Loss Through Dissolution (Leaching)
Distinct from chemical destruction, many vitamins are lost through the physical process of dissolution, commonly known as leaching. This mechanism applies almost exclusively to water-soluble vitamins, which dissolve easily into water. When food is soaked or cooked, these vitamins migrate out of the food matrix and into the surrounding liquid. Even if the vitamin is not chemically destroyed by heat, it is physically lost if the cooking or soaking liquid is subsequently discarded. Boiling vegetables, for example, can cause a significant portion of B and C vitamins to leach into the water.
Minimizing Nutrient Loss in Preparation and Storage
Practical steps can mitigate the chemical degradation and physical loss of vitamins.
Proper storage is the first line of defense; storing produce in a cool, dark place minimizes exposure to heat and light. Cutting and preparing food close to the serving time reduces the time vitamins are exposed to oxygen. To combat oxidation, peeled or cut fruits and vegetables should be stored in airtight containers.

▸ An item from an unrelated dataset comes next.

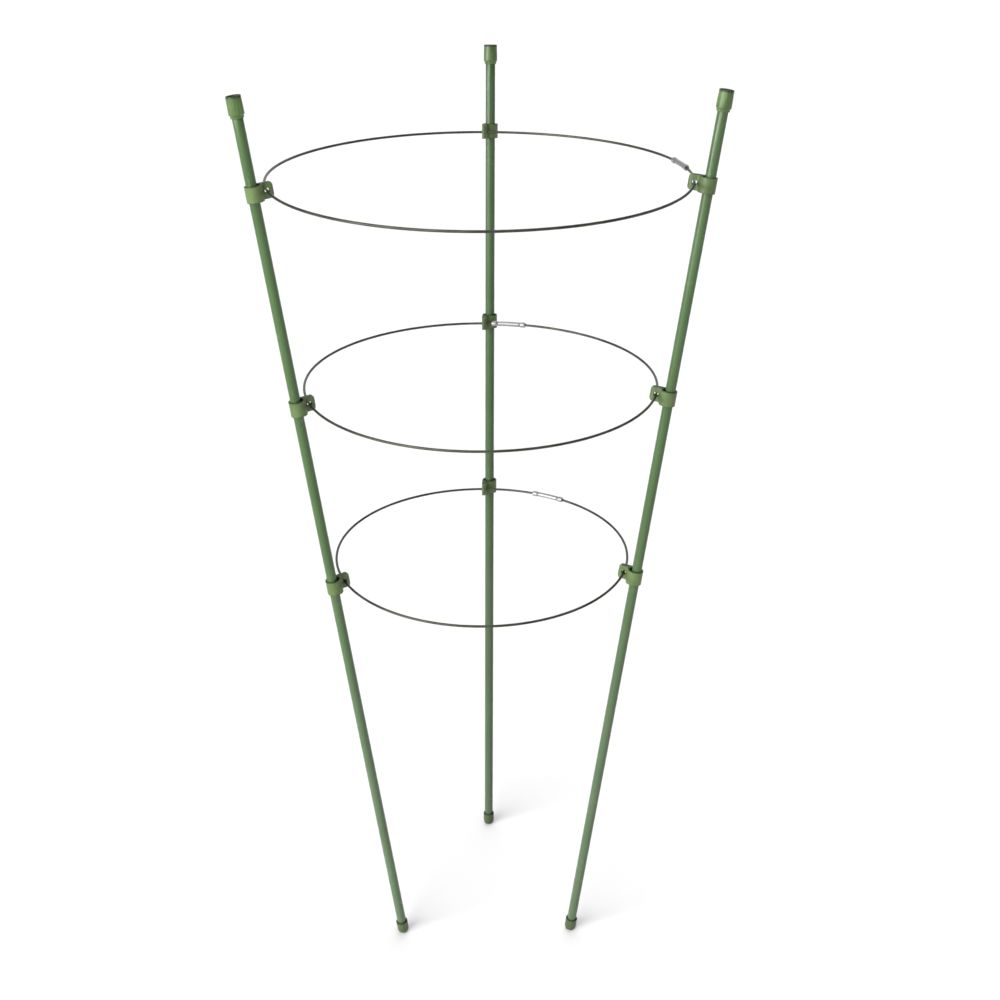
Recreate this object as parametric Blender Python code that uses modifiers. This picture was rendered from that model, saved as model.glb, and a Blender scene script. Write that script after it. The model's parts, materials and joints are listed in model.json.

When cooking, using methods that minimize contact with water helps prevent the leaching of water-soluble vitamins. Steaming, stir-frying, and microwaving are better alternatives to boiling because they use less water and reduce cooking time. If boiling is necessary, use the smallest amount of water possible and add the food to already boiling water. Utilizing the nutrient-rich cooking liquid in soups, sauces, or gravies ensures that the leached water-soluble vitamins are not discarded. Preparing vegetables in larger pieces also limits the surface area exposed to water and oxygen.